Our labour wards are for women who have experienced complications during their current pregnancy or a previous pregnancy or labour.

Labour wards

Our labour wards at Queen Charlotte’s & Chelsea and St Mary’s hospitals are designed for women who have experienced complications during their current pregnancy, or a previous pregnancy or labour. If this is the case, your midwife or obstetrician will discuss your options for labour. Some women who choose to give birth at home or in a birth centre may be transferred to the labour ward if complications arise.

Why might I consider the labour ward?

  • You are experiencing complications in your pregnancy
  • You have experienced complications in a previous pregnancy or labour
  • You have a medical illness that complicates your pregnancy
  • You are pregnant with twins or triplets
  • Your baby is in the ‘breech’ position (bottom down)
  • You are confident that you will want epidural pain relief during labour

The labour wards are led by obstetricians who provide care in collaboration with midwives.

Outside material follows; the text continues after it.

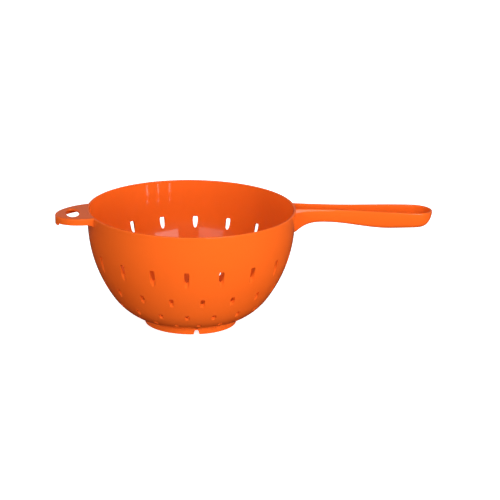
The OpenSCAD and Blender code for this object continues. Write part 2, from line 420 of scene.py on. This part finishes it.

You will have a midwife who will provide care for you and attend your birth if you give birth on a labour ward. The labour ward offers equipment and facilities to provide interventions such as continuous fetal heart rate monitoring, a caesarean or instrumental birth and blood transfusions if necessary.

What pain relief is available?

The labour ward offers several medical options for pain relief during labour, including gas and air, a diamorphine injection and an epidural. 

Who can attend my labour?

Just as in the birth centre, we encourage your partner to stay with you during labour. You are also welcome to invite another companion to attend your birth. This could be a doula, another family member or a close friend. We suggest your companions bring some food and drink and a pillow and blanket, as we cannot offer a bed or private accommodation for your partner on the labour ward.

What if I experience complications?

If you experience complications during labour, you will not need to be moved – you will have access to midwives, obstetricians, anaesthetists and neonatologists as well as any appropriate medical interventions.

What if I go into labour early?

If you go into labour early, go straight to the hospital and you will be taken to the labour ward. Even if you planned to give birth at home or in a birth centre, if you go into labour before 37 weeks, you will need to go to the labour ward, where an obstetrician and midwives will provide care for you during labour.